Assuming each vehicle travelled 40 km a day, the Greater Kuala Lumpur traffic would have contributed to about 14 million tons of CO2 a year. This will be about 0.18% of 1 part of CO2 per million in the atmosphere for one mid-sized city. There are about 75 cities in the world with more than 5 million people and if their traffic behaved like Kuala Lumpur they would be contributing about 13% of 1 part in 1 million of CO2. What then is the problem?

The atmosphere is already at around 400 parts per million of CO2 and will reach 450 parts soon as we are adding 2 parts per million a year into the atmosphere. At 450 parts per million, science tells us that global temperature will rise by 2 degrees C. This is only the contribution coming from traffic in 75 cities in the world. What about the energy used in buildings, municipal waste and food and material production and consumption in cities? Cities have a moral responsibility to do something fast to reverse the trend.

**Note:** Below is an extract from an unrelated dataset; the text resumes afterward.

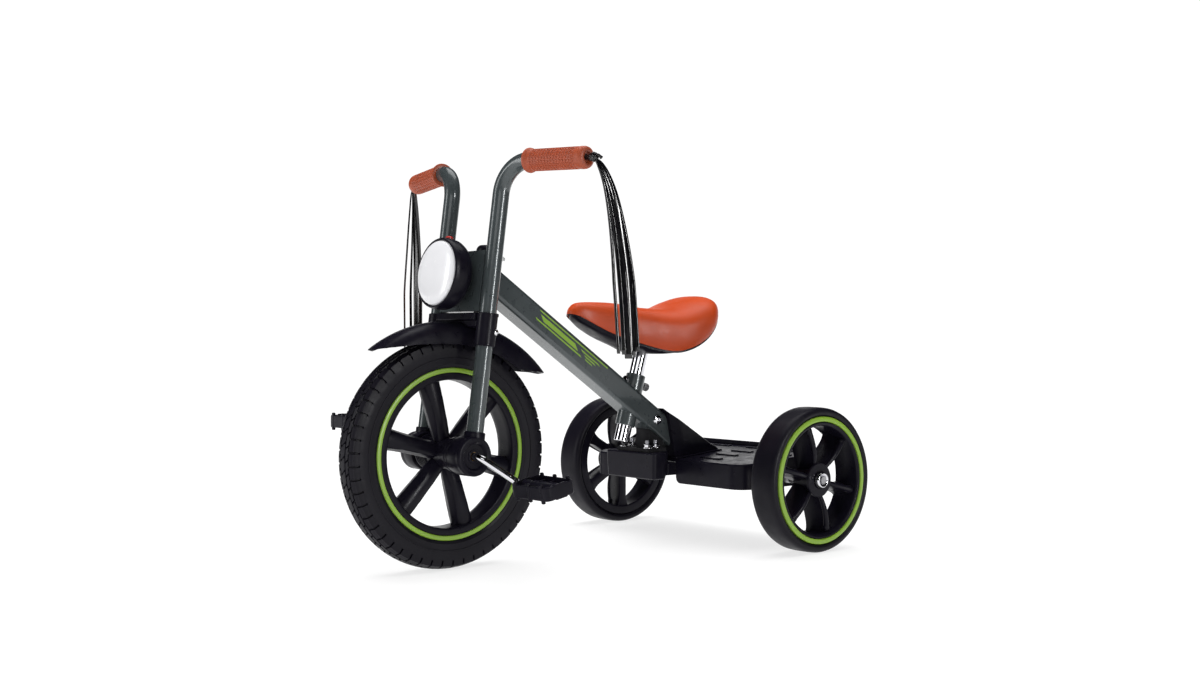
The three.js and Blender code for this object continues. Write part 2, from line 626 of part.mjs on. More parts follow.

The ninth session of the World Urban Forum (WUF9) will be meeting in Kuala Lumpur from 7 to 13 February 2018 at KLCC. The theme is Cities 2030 – Cities for All: Implementing the New Urban Agenda. WUF9 will mobilise urban actors in national governments, subnational and local governments, civil society, private sector and academia to share knowledge and solutions for sustainable urban development. We hope that this gathering of urban planners, designers, architects, engineers, administrators, legislators, financial organisations, businesses and industries will come up with bold measures that can quickly reorient and reorganise urban life and form onto the path of sustainability before we transgress the planetary boundaries and find ourselves in a condition that may be irreversible.